Interesting Chart, but only confirms the obvious; Winter months are not good for Bike rentals. This may be partially a financial deterrent for Casual Riders. I would need pricing and customer data to confirm. Export data for Tableau Map

View Geographic Bike Trip Analyzer

5 SUMMARY Key Points from the Data Analysis:

  • 90% of all rides are less than 30 minutes, 70% are less than 15 minutes

  • Longest ride is 20 miles

  • Casual Rider use drops off significantly during Winter months

  • Member use drops during Winter months too, just not as much -> using bikes for work

  • Only Casual Riders use “Docked Bikes”

  • Pleasure rides for all members are still big Members…

  • use their bikes for going to/from work

  • take more lengthy rides (see limitations below)

  • ride more (see limitations below) Limitations:

  • Since I do not (yet) have access to Customer records I can’t compare rides/customer, just rides per customer “type”.

  • Trip distance is point-to-point. Actual trip distance is not included.

    • On the plus side, point-to-point distance let’s us tell if rides have a destination or are round-trip.

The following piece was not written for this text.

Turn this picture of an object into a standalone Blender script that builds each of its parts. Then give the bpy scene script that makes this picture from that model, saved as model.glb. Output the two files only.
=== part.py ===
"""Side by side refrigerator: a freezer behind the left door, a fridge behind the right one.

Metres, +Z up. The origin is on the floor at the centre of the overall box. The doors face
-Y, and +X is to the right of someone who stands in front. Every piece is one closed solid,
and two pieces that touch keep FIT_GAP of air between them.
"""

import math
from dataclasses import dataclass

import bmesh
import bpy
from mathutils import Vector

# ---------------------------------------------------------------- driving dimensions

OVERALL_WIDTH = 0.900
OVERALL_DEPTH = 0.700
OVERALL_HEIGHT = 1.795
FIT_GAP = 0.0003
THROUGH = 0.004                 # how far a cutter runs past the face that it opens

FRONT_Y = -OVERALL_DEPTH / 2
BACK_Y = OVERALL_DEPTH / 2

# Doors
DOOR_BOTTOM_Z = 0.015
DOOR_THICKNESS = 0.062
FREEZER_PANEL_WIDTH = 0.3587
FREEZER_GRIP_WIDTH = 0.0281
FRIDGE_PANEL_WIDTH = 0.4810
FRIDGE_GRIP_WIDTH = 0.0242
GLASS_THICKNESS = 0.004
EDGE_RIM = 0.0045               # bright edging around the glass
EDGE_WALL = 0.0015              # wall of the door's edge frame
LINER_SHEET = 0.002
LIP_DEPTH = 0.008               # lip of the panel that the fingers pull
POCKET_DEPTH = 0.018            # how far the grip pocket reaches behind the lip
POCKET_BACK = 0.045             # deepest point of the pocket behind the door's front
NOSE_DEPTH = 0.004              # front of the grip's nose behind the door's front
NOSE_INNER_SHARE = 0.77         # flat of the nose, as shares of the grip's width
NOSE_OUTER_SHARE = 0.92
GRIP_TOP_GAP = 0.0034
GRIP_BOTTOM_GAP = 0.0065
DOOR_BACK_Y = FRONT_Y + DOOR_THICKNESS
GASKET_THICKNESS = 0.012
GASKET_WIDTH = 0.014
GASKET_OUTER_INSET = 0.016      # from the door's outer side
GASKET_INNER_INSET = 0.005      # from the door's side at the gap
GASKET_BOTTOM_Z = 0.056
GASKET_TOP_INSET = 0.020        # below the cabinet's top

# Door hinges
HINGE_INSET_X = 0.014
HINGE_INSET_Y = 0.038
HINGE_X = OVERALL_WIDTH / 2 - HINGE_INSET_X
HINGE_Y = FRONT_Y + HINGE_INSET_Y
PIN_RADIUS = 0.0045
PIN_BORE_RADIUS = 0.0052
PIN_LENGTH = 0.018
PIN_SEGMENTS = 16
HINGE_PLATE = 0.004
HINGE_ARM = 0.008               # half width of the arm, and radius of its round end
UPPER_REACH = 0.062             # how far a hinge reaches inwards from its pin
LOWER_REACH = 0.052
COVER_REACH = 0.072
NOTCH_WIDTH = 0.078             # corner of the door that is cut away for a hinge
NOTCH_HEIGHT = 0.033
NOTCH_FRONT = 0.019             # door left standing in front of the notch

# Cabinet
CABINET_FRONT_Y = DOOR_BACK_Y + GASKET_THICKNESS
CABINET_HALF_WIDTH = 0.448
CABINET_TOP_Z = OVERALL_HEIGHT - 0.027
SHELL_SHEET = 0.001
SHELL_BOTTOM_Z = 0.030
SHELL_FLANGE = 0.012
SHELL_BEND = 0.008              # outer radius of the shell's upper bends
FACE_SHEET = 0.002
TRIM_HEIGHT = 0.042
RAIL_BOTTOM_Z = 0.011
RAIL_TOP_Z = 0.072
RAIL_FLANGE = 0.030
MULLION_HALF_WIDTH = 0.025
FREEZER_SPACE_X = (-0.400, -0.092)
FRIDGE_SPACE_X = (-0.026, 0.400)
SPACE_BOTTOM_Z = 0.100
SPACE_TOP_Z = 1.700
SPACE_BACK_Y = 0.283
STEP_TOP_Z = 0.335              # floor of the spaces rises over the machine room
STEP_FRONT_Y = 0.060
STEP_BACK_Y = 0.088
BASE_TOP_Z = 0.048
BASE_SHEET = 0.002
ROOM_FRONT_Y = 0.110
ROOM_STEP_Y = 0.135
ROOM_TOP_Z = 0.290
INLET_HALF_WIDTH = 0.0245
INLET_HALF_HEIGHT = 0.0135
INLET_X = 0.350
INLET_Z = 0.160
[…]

For Further Information:

  • Review this document and/or my PowerPoint presentation.
  • I am available for a live presentation to all stakeholders…should I be invited!


  1. Post billboards at all mass-transit locations in our service area.

    • Message should be “Why walk when you can ride?
  2. Post signs and flyers in major office buildings as well as at our Bike Stations.

    • Use the same theme throughout so there is continuity in advertising.
  3. Direct mail/email to Casual users with the same message.

    • Use customer database to prioritize Casual users that spend more money and are closer to the price of a Membership.

    • Point out once they become a Member they can ride when ever and where ever they like at no extra cost.

  4. Do not forget to cultivate new users, Casual and Members.

    • Customers have a defined lifetime and we need a constant supply of new customers, especially if enticing Casual users to convert to Members.

    • I can make these recommendations once I have access to Customer data.

    • We don’t want to run out of opportunities to upgrade!